Welsh opt for vaccination of badgers
THERE will not be a badger cull in Wales as part of the Welsh Government’s bovine TB eradication programme. Instead the focus will be on the vaccination of badgers.
Environment Minister, John Griffiths, told a Plenary meeting of AMs today (Tuesday, March 2)) that the way forward will be based on the findings of the independently scientific review it commissioned last year.
Setting out what he described as the Government’s “challenging and progressive” plans for dealing with bovine TB over the next four years, he said:
“Bovine TB has a significant financial and social impact on farmers and the wider community in Wales. I have visited and spoken to a number of cattle farming families across Wales. I know from listening just how difficult it is and how the consequences of TB can be devastating.
“We have a Government commitment to take a science led approach to tackling this serious disease and I am personally committed to the eradication of bovine TB in Wales.
“The Strategic Framework for Bovine TB Eradication that I am launching today acknowledges that we must deal with all sources of bovine TB, including wildlife, if we are going to achieve our goal of eradicating this debilitating disease.
“I have considered a number of options including whether culling or vaccination of badgers are appropriate.
“After careful consideration I have decided to pursue a badger vaccination project within the North Pembrokeshire Intensive Action Area.”
The Minister explained that he had asked his Chief Veterinary Officer to design a five year vaccination programme which would begin in the Intensive Action Area.

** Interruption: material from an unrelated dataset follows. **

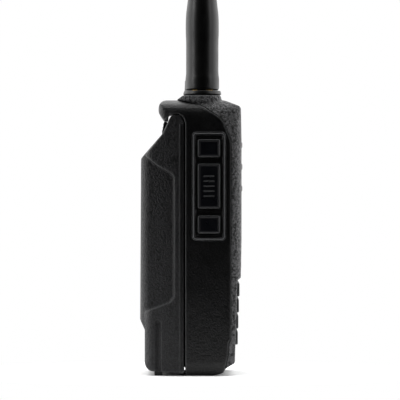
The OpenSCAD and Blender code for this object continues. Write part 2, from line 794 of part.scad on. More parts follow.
module battery_tray() {
    color([0.09, 0.09, 0.1]) difference() {
        intersection() {
            battery_outside();
            tray_zone();
        }
        for (x = [-2:2]) contact_pocket(x);
        rail_slots();
    }
}

// Slots of the housing's rails, with room for the lift that frees the battery
module rail_slots() {
    for (s = [-1, 1]) scale_side(s) block(rail_x - slack, rail_x + rail_w + slack, 0,
        rear_reach + rail_rise + slack, rail_low_z - slack, rail_high_z + rail_lift);
}

// Pocket of one battery contact, from the middle outwards
module contact_pocket(k) {
    block(k * contact_pitch - 1.1, k * contact_pitch + 1.1, tray_y - 1, tray_y + 0.5, contact_low_z + 0.5,
        contact_high_z - 0.5);
}

// Contacts towards the radio, and the two that the charger touches
module battery_contacts() {
    color([0.85, 0.75, 0.4]) {
        for (k = [-2:2]) block(k * contact_pitch - 1.1, k * contact_pitch + 1.1, tray_y + 0.1,
            tray_y + 0.5, contact_low_z + 0.5, contact_high_z - 0.5);
        for (x = [-charge_x, charge_x]) block(x - charge_half_w, x + charge_half_w,
            block_y - 0.6, block_y - 0.15, charge_low_z, charge_high_z);
    }
}

module battery_cover() {
    color([0.13, 0.13, 0.14]) difference() {
        battery_outside();
        tray_zone();
        intersection() {
            along_x(battery_wall - bulge_half_w, bulge_half_w - battery_wall, battery_hollow);
            along_z(0, body_h, inset(battery_top(bulge_half_w, bulge_y), battery_wall), 8);
        }
        rail_slots();
        // guide grooves in both sides
        for (s = [-1, 1]) scale_side(s) along_x(groove_floor, battery_half_w + 2,
            [[groove_y - groove_w / 2, -2, 0], [groove_y + groove_w / 2, -2, 0],
             [groove_y + groove_w / 2, groove_top_z, 1.04],
             [groove_y - groove_w / 2, groove_top_z, 1.04]]);
        // pocket of the latch
        on_slope() block(-latch_w / 2 - slack, latch_w / 2 + slack, -latch_depth - slack, 6,
            -latch_top - latch_l - latch_travel - slack, -latch_top + slack);
        // seats of the charge contacts
        for (x = [-charge_x, charge_x]) block(x - charge_half_w, x + charge_half_w,
            block_y - 0.6, block_y + 2, charge_low_z, charge_high_z);
        // seats of the feet
        for (s = [-1, 1]) foot(s);
    }
}

// A copy on the left or on the right
module scale_side(s) {
    if (s > 0) children();
    else mirror([1, 0, 0]) children();
}

// Space along the battery's slope: Z runs up it and Y stands out of it
module on_slope() {
    translate([0, nose_y + 0.2, nose_z - 0.7]) rotate([slope_angle, 0, 0]) children();
}

module battery_cells() {
    depth = block_y - battery_wall - tray_y - tray_t - 0.4;
    color([0.2, 0.35, 0.6]) for (s = [-1, 1]) scale_side(s)
        block(0.3, bulge_half_w - battery_wall - 2.4, tray_y + tray_t,
            tray_y + tray_t + depth, 4.2, board_z - 2, 3);
}

module battery_board() {
    color([0.1, 0.35, 0.2]) block(-20, 20, tray_y + tray_t, tray_y + tray_t + 4.5,
        board_z, board_z + 1.4);
}

// One foot under the battery
module foot(s) {
    scale_side(s) block(battery_half_w - 9, battery_half_w - 3.5, groove_y - 1.75,
        groove_y + 1.45, 0, 2.2, 0.4);
}

module battery_feet() {
    color([0.03, 0.03, 0.03]) for (s = [-1, 1]) foot(s);
}

module battery_latch() {
    color([0.06, 0.07, 0.08]) on_slope() union() {
        along_x(-latch_w / 2, latch_w / 2, [[-latch_depth, -latch_top - latch_l, 0],
            [latch_low_rise, -latch_top - latch_l, 0.4], [latch_rise, -latch_top, 0.5],
            [-latch_depth, -latch_top, 0]]);
        for (k = [1:3]) latch_rib(-latch_top - k * latch_l / 4);
    }
}

// One grip rib across the latch, at a place down the slope
module latch_rib(place) {
    face = latch_rise + (latch_rise - latch_low_rise) * (place + latch_top) / latch_l;
    along_x(2 - latch_w / 2, latch_w / 2 - 2, [[face - 0.3, place - 0.4, 0],
        [face + 0.2, place - 0.15, 0], [face + 0.2, place + 0.15, 0],
        [face - 0.3, place + 0.4, 0]]);
}

// The coil of the latch spring, as rings joined by an upright at one side
module latch_spring() {
    low = -latch_top - latch_l - latch_travel + 0.1;
    color([0.75, 0.75, 0.78]) on_slope() for (s = [-1, 1]) union() {
        for (k = [0:3]) translate([s * 5, -0.6, low + 0.2 + k * 0.45]) rotate_extrude()
            translate([0.6, 0]) circle(r = 0.15, $fn = 16);
        translate([s * 5 + 0.6, -0.6, low + 0.2]) cylinder(h = 1.35, r = 0.12, $fn = 16);
    }
}

module contact_block() {
    color([0.15, 0.15, 0.16]) union() {
        block(-contact_half_w, contact_half_w, 0, rear_reach, contact_low_z, contact_high_z);
        for (k = [-2:2]) block(k * contact_pitch - 0.7, k * contact_pitch + 0.7, rear_reach - 0.1,
            tray_y + 0.02, contact_low_z + 2, contact_high_z - 2);
    }
}

// ---- Far side ------------------------------------------------------------

module accessory_jacks() {
    color([0.12, 0.12, 0.12]) for (j = jack_places) difference() {
        bar_x(board_half_w + 0.4, half_w - cover_recess, jack_y, j[0], jack_body_r);
        bar_x(board_half_w + 1.4, half_w, jack_y, j[0], j[1]);
    }
}

module jack_cover() {
    color([0.08, 0.08, 0.08]) union() {
        along_x(half_w - cover_lip, half_w + side_key_rise, box_pts(cover_front_y,
            cover_low_z, cover_hinge_y, cover_high_z, 1));
        bar_z(half_w + 0.3, cover_hinge_y, cover_low_z + 6, cover_high_z - 6, hinge_r);
    }
}

module jack_cover_anchor() {
    color([0.08, 0.08, 0.08]) difference() {
        along_x(half_w - cover_recess, half_w + 0.4, box_pts(anchor_front_y, cover_low_z + 4,
            anchor_back_y, cover_high_z - 4, 1));
        bar_x(half_w - 3, half_w + 3, anchor_screw_y, anchor_screw_z, 1);
        bar_x(half_w - anchor_seat, half_w + 3, anchor_screw_y, anchor_screw_z, anchor_head_r);
    }
}

module jack_cover_screw() {
    color([0.3, 0.3, 0.32]) translate([0, anchor_screw_y, anchor_screw_z]) rotate([0, 90, 0])
        difference() {
            union() {
                translate([0, 0, inner_w]) cylinder(h = wall - anchor_seat, r = 1);
                translate([0, 0, half_w - anchor_seat]) cylinder(h = 0.8, r = anchor_head_r);
            }
            translate([0, 0, half_w - anchor_seat + 0.3]) cylinder(h = 2, r = 0.8, $fn = 6);
        }
}

// ---- Assembly ------------------------------------------------------------

front_cover();
rear_housing();
display_window();
display_panel();
display_frame();
speaker_mesh();
speaker_basket();
speaker_cone();
speaker_magnet();
microphone();
keypad_mat();
side_key_bezel();
side_switch_board();
antenna_jack();
antenna_coupling();
antenna_sleeve();
antenna_whip();
antenna_plug();
volume_knob();
knob_shaft();
volume_control();
status_lens();
battery_tray();
battery_cover();
battery_cells();
battery_board();
battery_contacts();
battery_feet();
battery_latch();
latch_spring();
main_board();
shield_cans();
chassis_plate();
chassis_screws();
housing_screws();
main_seal();
jack_cover();
jack_cover_anchor();
jack_cover_screw();
accessory_jacks();
contact_block();
for (k = side_keys) side_key(k);
for (i = [0:15]) keypad_key(i);
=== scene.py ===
"""Looks of a handheld aviation radio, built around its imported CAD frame."""

import math

import bmesh
import bpy
from bpy.props import FloatProperty, FloatVectorProperty, PointerProperty
from mathutils import Matrix, Vector


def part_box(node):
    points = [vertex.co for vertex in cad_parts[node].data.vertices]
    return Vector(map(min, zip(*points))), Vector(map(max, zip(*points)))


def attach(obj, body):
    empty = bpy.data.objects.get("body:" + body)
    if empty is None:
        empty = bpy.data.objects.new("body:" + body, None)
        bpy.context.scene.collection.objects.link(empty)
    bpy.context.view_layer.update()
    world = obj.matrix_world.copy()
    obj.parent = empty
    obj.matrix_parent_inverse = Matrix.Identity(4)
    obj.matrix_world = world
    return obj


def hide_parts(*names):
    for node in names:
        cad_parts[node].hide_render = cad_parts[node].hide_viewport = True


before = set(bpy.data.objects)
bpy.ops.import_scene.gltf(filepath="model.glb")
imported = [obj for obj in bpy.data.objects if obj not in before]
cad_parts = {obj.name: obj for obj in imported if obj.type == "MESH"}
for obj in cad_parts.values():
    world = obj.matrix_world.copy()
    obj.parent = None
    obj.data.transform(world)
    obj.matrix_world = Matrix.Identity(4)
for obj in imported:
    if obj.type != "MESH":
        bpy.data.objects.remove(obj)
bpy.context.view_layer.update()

bl_info = {
    "name": "Handheld Aviation Radio",
    "version": (1, 0, 0),
    "blender": (4, 5, 0),
    "location": "View3D > Sidebar > Radio",
    "description": "Gives the radio's CAD frame its moulded details, materials and studio",
    "category": "Add Mesh",
}

MM = 0.001

# depth of a side key's flange, which stays under the bezel, and of a keypad key's shoulder
SIDE_KEY_FLANGE = 0.7 * MM
KEYPAD_SHOULDER = 0.5 * MM
SIDE_KEY_CORNER = 0.8 * MM
KEYPAD_CORNER = 0.9 * MM

# rim round the side keys
RIM_WIDTH = 1.3 * MM
RIM_CORNER = 1.55 * MM
RIM_PROUD = 0.05 * MM
RIM_ROOT = 0.4 * MM

# grip ribs of the push-to-talk key
RIB_COUNT = 5
RIB_PITCH = 1.9 * MM
RIB_HALF_LENGTH = 2.1 * MM
RIB_HALF_WIDTH = 0.32 * MM
RIB_RISE = 0.3 * MM
RIB_SINK = 0.25 * MM

# share of the antenna's widest radius, and of its height, from foot to tip
ANTENNA_SHAPE = (
    (0.93, 0), (0.985, 0.004), (1, 0.012), (1, 0.042), (0.97, 0.06), (0.962, 0.08),
    (0.962, 0.14), (0.965, 0.19), (0.982, 0.22), (0.985, 0.25), (0.978, 0.275), (0.955, 0.3),
    (0.9, 0.33), (0.842, 0.37), (0.80, 0.43), (0.77, 0.5), (0.71, 0.75), (0.655, 0.97),
    (0.63, 0.985), (0.57, 0.995), (0.44, 1))

# light of the room's walls, from the side that the radio's keys face away from (0) to the side
# that they face (1)
WALLS = (
    (0.0, 0.9), (0.2, 2.4), (0.42, 2.4), (0.58, 1.5), (0.72, 0.45), (0.85, 0.03), (1.0, 0.002))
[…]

He had also asked for other areas where vaccination could be expected to contribute to TB eradication to be considered.
Speaking about his decision not to cull badgers in the Intensive Action Area, the Minister said:
“This has been a difficult decision to take. In making it, I have considered the likely benefits that vaccination or culling could have.
“Any decision to cull would need to be justified on the basis that it would be necessary to eliminate or substantially reduce the incidence of bovine TB in cattle.
“I have considered the evidence provided to me, including scientific and legal advice and have noted the advice on potential benefit that might be obtained by vaccination or culling.
“At present I am not satisfied that a cull of badgers would be necessary to bring about a substantial reduction in cases of TB in cattle.”
The Minister confirmed that the new strategic framework took a comprehensive approach, with proposed policy changes including improved management of long running and persistent TB herd breakdowns, the pilot of an audit of TB testing, a voluntary scheme to share bovine TB breakdown data between neighbouring farms and an advisory service for farmers affected by the disease.
He also emphasised that TB eradication was a long term commitment that would require the application of new technologies and scientific developments as they became available.
He had also asked the Chief Vet to convene a working group of experts to develop a cattle vaccinations strategy so that best use could be made of such a vaccination once it became available.